Miep describes the Nazis who paraded in the streets, the “Registers” who held their heads high, the Germans who hurled death sentences and the Jews among them. The Jews are the first target. Some hide themselves, others take flight, most are trapped. Some fight. Miep evokes the incident when young Jews, in February, 1941, resisted the Nazis near the Jewish Quarter. In the guise of retaliation, the Germans seized 400 Jews and sent them to Mauthausen. At the time, one did not yet know the names Auschwitz or Treblinka. One knew them later, when the Germans interned the Jews in the camp of Westerborg. Few escaped.

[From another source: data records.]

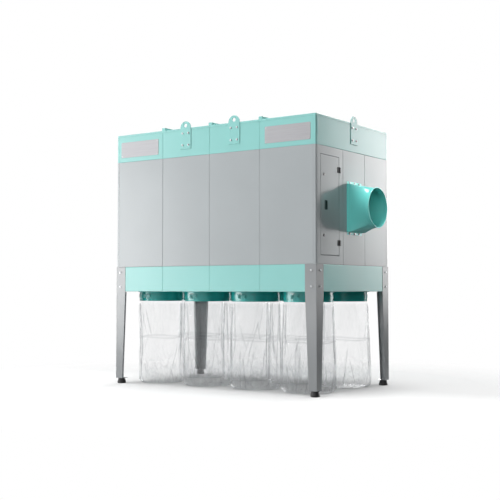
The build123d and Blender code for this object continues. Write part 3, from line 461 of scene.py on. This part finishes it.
@dataclass(frozen=True)
class ClearFilm:
    """Clear polyethylene film, with painted shade along its creases and round its foot, and darker
    where it is seen edge on.
    """

    name: str
    crease: str = "crease"
    loose: str = "loose"
    clear: Colour = (0.983, 0.984, 0.985)
    # The grey of the painted crease shade, given to the light that passes the film.
    crease_shade_colour: Colour = (0.62, 0.63, 0.64)

    def material(self) -> bpy.types.Material:
        """The film as a material."""
        sheet = NodeSheet(self.name)
        # The crease attribute is painted shade: it greys the passing light and shows more opaque
        # gloss along creases and at the foot.
        fold = sheet.node("ShaderNodeAttribute", attribute_name=self.crease).outputs["Fac"]
        edge = sheet.node("ShaderNodeLayerWeight")
        edge.inputs["Blend"].default_value = 0.35
        haze = sheet.grain(0.11, 4.0, (1.0, 1.0, 0.35), 0.6)
        crinkle = sheet.relief(sheet.grain(0.020, 3.0, (1.0, 1.0, 0.45), 1.2), 0.5, 0.0016)

        passed = sheet.node("ShaderNodeBsdfTransparent")
        crease_shade_tint = sheet.tone(fold, [(0.0, self.clear), (1.0, self.crease_shade_colour)])
        sheet.join(crease_shade_tint, passed.inputs["Color"])
        gloss = sheet.surface(
            Base_Color=(0.86, 0.87, 0.88),
            Roughness=sheet.spread(haze, 0.07, 0.20),
            Specular_IOR_Level=0.9,
            Normal=crinkle,
        )
        rim = sheet.node("ShaderNodeMath", operation="POWER")
        sheet.join(edge.outputs["Facing"], rim.inputs[0])
        rim.inputs[1].default_value = 4.5
        share = sheet.node("ShaderNodeMath", operation="ADD", use_clamp=True)
        sheet.join(sheet.spread(rim.outputs[0], 0.0, 0.32, 0.0, 1.0), share.inputs[0])
        body = sheet.node("ShaderNodeMath", operation="ADD")
        sheet.join(sheet.spread(haze, 0.015, 0.05), body.inputs[0])
        sheet.join(sheet.spread(fold, 0.0, 0.16, 0.0, 1.0), body.inputs[1])
        sheet.join(body.outputs[0], share.inputs[1])

        free = sheet.node("ShaderNodeAttribute", attribute_name=self.loose).outputs["Fac"]
        shown = sheet.node("ShaderNodeMath", operation="MULTIPLY")
        sheet.join(share.outputs[0], shown.inputs[0])
        sheet.join(sheet.spread(free, 0.12, 1.0, 0.0, 1.0), shown.inputs[1])
        mix = sheet.node("ShaderNodeMixShader")
        sheet.join(shown.outputs[0], mix.inputs[0])
        sheet.join(passed.outputs[0], mix.inputs[1])
        sheet.join(gloss.outputs[0], mix.inputs[2])
        return sheet.finish(mix)


def make_finishes() -> dict[Slot, bpy.types.Material]:
    """Make every finish of the record.

    Returns:
        The material of each slot.
    """
    rack = {
        Slot.PANEL_GREY: PowderCoat("panel_grey_coat", (0.375, 0.405, 0.418), roughness=0.16),
        Slot.LEG_GREY: PowderCoat(
            "leg_grey_coat", (0.255, 0.268, 0.276), roughness=0.18, level=0.8
        ),
        Slot.BAND_TEAL: PowderCoat("band_teal_coat", (0.262, 0.585, 0.556), roughness=0.16),
        Slot.DEEP_TEAL: PowderCoat(
            "deep_teal_coat", (0.014, 0.370, 0.345), roughness=0.18, level=0.6
        ),
        Slot.NAMEPLATE: BrushedPlate("nameplate_satin"),
        Slot.ZINC: PlatedSteel("zinc_plate"),
        Slot.GALVANISED: GalvanisedSheet("galvanised_sheet"),
        Slot.RUBBER: MouldedBlack("black_rubber", (0.016, 0.016, 0.017), 0.52, 0.0020, 0.0002),
        Slot.PLASTIC: MouldedBlack("black_plastic", (0.014, 0.014, 0.015), 0.38, 0.0012, 0.0001),
        Slot.FILM: ClearFilm("clear_film_sheet"),
        Slot.FELT: NeedleFelt("needle_felt"),
        Slot.MOTOR_GREY: CastPaint("motor_enamel"),
    }
    return {slot: finish.material() for slot, finish in rack.items()}


# ---------------------------------------------------------------------------
# Bench tools
# ---------------------------------------------------------------------------


def put_down() -> None:
    """Leave nothing selected and nothing active."""
    bpy.ops.object.select_all(action="DESELECT")
    bpy.context.view_layer.objects.active = None


@contextmanager
def editing(piece: bpy.types.Object) -> Iterator[None]:
    """Hold one piece in edit mode with nothing on it selected.

    Args:
        piece: The mesh to shape.
    """
    put_down()
    piece.select_set(True)
    bpy.context.view_layer.objects.active = piece
    bpy.ops.object.mode_set(mode="EDIT")
    bpy.ops.mesh.select_mode(type="VERT")
    bpy.ops.mesh.select_all(action="DESELECT")
    yield
    bpy.ops.object.mode_set(mode="OBJECT")


def pick(piece: bpy.types.Object, kind: str, test: Callable[[object], bool]) -> None:
    """Select vertices, edges or faces of the piece in edit mode, by a test.

    Args:
        piece: The mesh in edit mode.
        kind: "VERT", "EDGE" or "FACE".
        test: Says yes to each element that is wanted.
    """
    bpy.ops.mesh.select_mode(type=kind)
    bpy.ops.mesh.select_all(action="DESELECT")
    mesh = bmesh.from_edit_mesh(piece.data)
    for element in {"VERT": mesh.verts, "EDGE": mesh.edges, "FACE": mesh.faces}[kind]:
        if test(element):
            element.select_set(True)
    mesh.select_flush_mode()
    bmesh.update_edit_mesh(piece.data)


def named(piece: bpy.types.Object, name: str) -> bpy.types.Object:
    """Give the piece and its mesh their name and return it."""
    piece.name = piece.data.name = name
    return piece


def settle(piece: bpy.types.Object) -> bpy.types.Object:
    """Move the piece's place into its mesh, so that its object sits at the origin."""
    put_down()
    piece.select_set(True)
    bpy.context.view_layer.objects.active = piece
    bpy.ops.object.transform_apply(location=True, rotation=True, scale=True)
    return piece


def apply_modifier(piece: bpy.types.Object, kind: str, **settings: object) -> None:
    """Add one modifier and apply it.

    Args:
        piece: The mesh.
        kind: Blender's name of the modifier type.
        **settings: Attributes of the modifier and their values.
    """
    put_down()
    piece.select_set(True)
    bpy.context.view_layer.objects.active = piece
    modifier = piece.modifiers.new(kind.lower(), kind)
    for name, value in settings.items():
        setattr(modifier, name, value)
    bpy.ops.object.modifier_apply(modifier=modifier.name)


def places(piece: bpy.types.Object) -> np.ndarray:
    """The piece's vertices as rows of X, Y and Z."""
    flat = np.empty(3 * len(piece.data.vertices), np.float64)
    piece.data.vertices.foreach_get("co", flat)
    return flat.reshape(-1, 3)


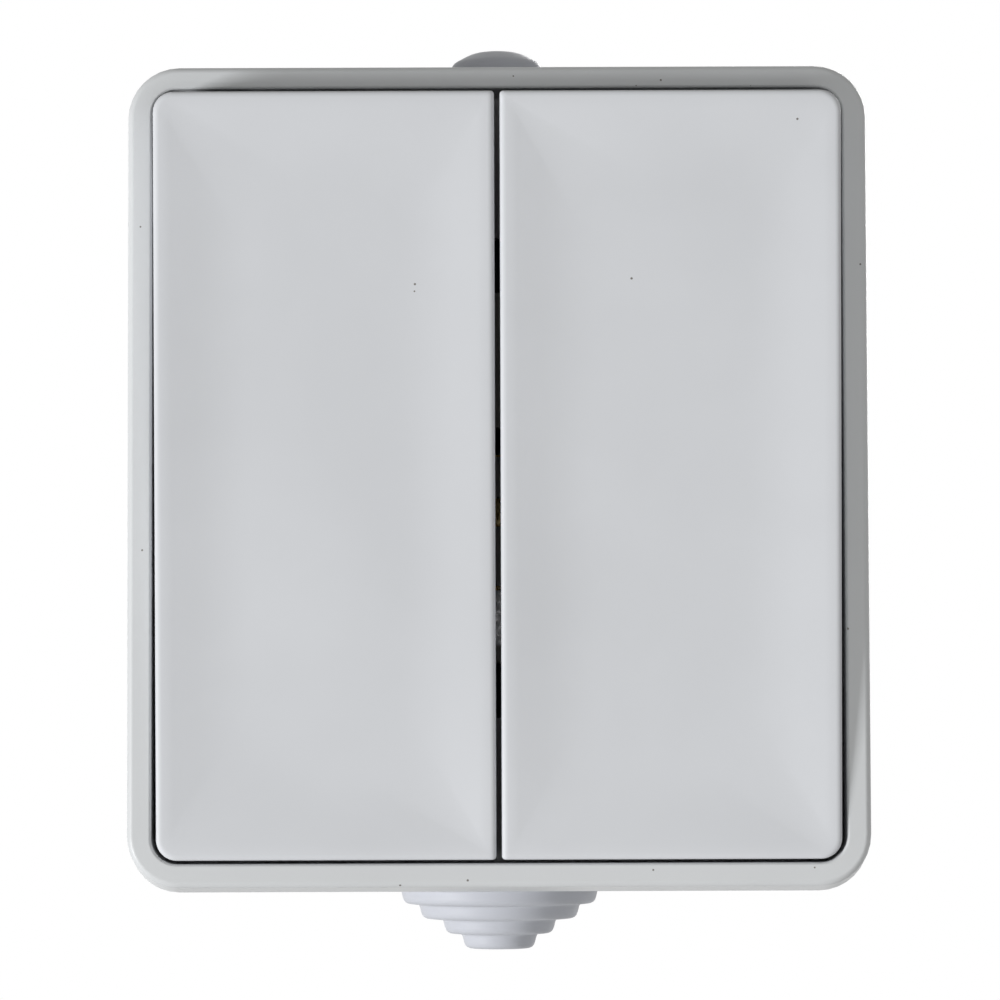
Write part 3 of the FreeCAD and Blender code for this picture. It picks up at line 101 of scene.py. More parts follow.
def background_rays(tree):
    """Gives 1 for rays from the camera, from gloss and through clear surfaces, and 0 for all others."""
    paths = tree.nodes.new("ShaderNodeLightPath")
    total = paths.outputs["Is Camera Ray"]
    for kind in ("Is Glossy Ray", "Is Transmission Ray"):
        added = tree.nodes.new("ShaderNodeMath")
        added.operation = "ADD"
        added.use_clamp = True
        tree.links.new(total, added.inputs[0])
        tree.links.new(paths.outputs[kind], added.inputs[1])
        total = added.outputs[0]
    return total


print("background rays can be told apart")

# %% [markdown]
# ## Light from all round
# The world mixes two tones by that number: plain white, and a dim one that lights the object. The knob on
# top lies in shadow, so its tone tells how dim: a little over a quarter. The rockers can't tell that,
# because the lamps light them. The dim tone is also slightly warm, because the shaded bands are a warmer
# grey than the bright ones.

# %% World
AMBIENT = 0.282
WARM_WHITE = (1.0, 0.985, 0.935, 1)
world = bpy.data.worlds.new("white_room")
bpy.context.scene.world = world
world.use_nodes = True
tree = world.node_tree
tree.nodes.clear()
lighting = tree.nodes.new("ShaderNodeBackground")
lighting.inputs["Color"].default_value = WARM_WHITE
lighting.inputs["Strength"].default_value = AMBIENT
shown = tree.nodes.new("ShaderNodeBackground")
shown.inputs["Color"].default_value = (1, 1, 1, 1)
shown.inputs["Strength"].default_value = 1.0
chosen = tree.nodes.new("ShaderNodeMixShader")
tree.links.new(background_rays(tree), chosen.inputs["Fac"])
tree.links.new(lighting.outputs[0], chosen.inputs[1])
tree.links.new(shown.outputs[0], chosen.inputs[2])
output = tree.nodes.new("ShaderNodeOutputWorld")
tree.links.new(chosen.outputs[0], output.inputs["Surface"])
print("world", world.name, "lights with", AMBIENT)

# %% [markdown]
# ## Lamps
# Shadows tell where the light stood. The rockers stand proud of the cover and shade its right and upper
# bands, and the other two bands are as bright as the rockers. So one broad lamp, the key, stood well to
# the left and rather low. A weak fill in front, slightly low and to the right, keeps the deep shadows
# readable. A lamp behind does the same for the rear of the box, and can't reach anything that faces the
# camera. Area lamps are used, because a point lamp's shadows would be too crisp.

# %% Lamps
LAMPS = [
    ("key", (-1.30, -0.79, -0.41), 23.2, 0.32),
    ("fill", (0.36, -1.34, -0.22), 3.8, 0.5),
    ("back", (0.45, 1.30, 0.35), 13.0, 0.6),
]
for name, place, watts, size in LAMPS:
    lamp = bpy.data.objects.new(name, bpy.data.lights.new(name, "AREA"))
    lamp.data.energy = watts
    lamp.data.size = size
    lamp.location = place
    lamp.rotation_mode = "QUATERNION"
    lamp.rotation_quaternion = (Vector((0, LIP_Y, 0)) - lamp.location).to_track_quat("-Z", "Y")
    bpy.context.collection.objects.link(lamp)
    print("lamp", name, "has", watts, "W and is", size, "m wide")

# %% [markdown]
# ## Floor
# The switch hangs on a wall, so the floor lies well below it, out of the main picture and out of the
# lamps' way. A single plane is enough. To the camera and to gloss it is mostly a plain pale tone, as a
# studio's paper is, with a share of real shading, so that a shadow still shows on it.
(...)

Who betrayed the Frank family? The informer was never found. Otto Frank did nothing to search for him. He preferred to use the past in order to save the future. Is this the reason why his daughter’s book sustained such enthusiasm in the world? Because the reader wanted to reassure himself? Because he managed to believe, like Anne, that man is good … in spite of everything? Anne Frank has left an unfinished Diary. If she had been able to write in Auschwitz and in Belsen, what would she have said? Would she have manifested the same confidence in man? No one can answer these questions; no one has the right to.

Let us simply remember, in the name of truth, that it was only when Anne wrote the last word of the last sentence, that she entered, mute, into the night of silence.